With the fall of the Roman empire the maintenance works of the reclamation ended and the marsh was reformed, submerging part of the Appian Way. The road network moved along the foothills and so began a
period of abandonment of the plain.
The territory was part of the Papal state and several times the popes tried to reclaim the area by creating channels whose names recall those of the popes, such as Canale Sisto or Rio Martino.
The real drainage, however, took place only in the 1930s with the rise of fascism that created an incredible hydraulic system still working today. During the works, the designers realized they had to build a large city and chose the area of ​​Latina called "Gate of the Square (Cancello del Quadrato) where there were small settlements.
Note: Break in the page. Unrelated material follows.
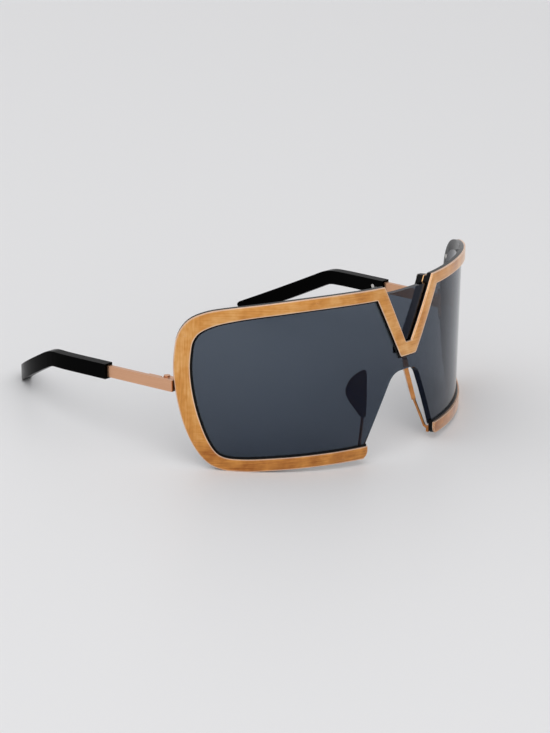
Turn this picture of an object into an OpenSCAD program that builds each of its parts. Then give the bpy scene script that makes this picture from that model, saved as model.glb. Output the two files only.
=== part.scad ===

The governor of the reclamation project, Valentino Orsolini Cencelli, entrusted the project to the architect Oriolo Frezzotti and the foundation stone was laid in 1932. The project was approved by the great architect Marcello Piacentini who had foreseen an octagonal shaped city that started from a central nucleus represented by a square surrounded by all the public government buildings. The plan recalled that of the historic center of Forlì, the city of the Duce.

The project initially did not receive the approval of Mussolini who did not give much prominence to the news in the Italian press while all the foreign magazines spoke enthusiastically about the birth of the area to be known as Littoria.

Littoria was the original name of Latina, which became the provincial capital as early as 1934 and was populated by Venetian, Friulian, Emilian and Romagnolo settlers who were assigned farms by the Opera Nazionale Combattenti.
A curiosity: from the name Littoria derives the name littorina given to a particular type of railcar locomotive, used for many years by the Ferrovie dello Stato, because it was used by Mussolini for the inauguration of the city.

The name was changed to Latina after the Second World War and today the city is the one with the most populated in Lazio after Rome while the territory has a tourist, agricultural and industrial economy.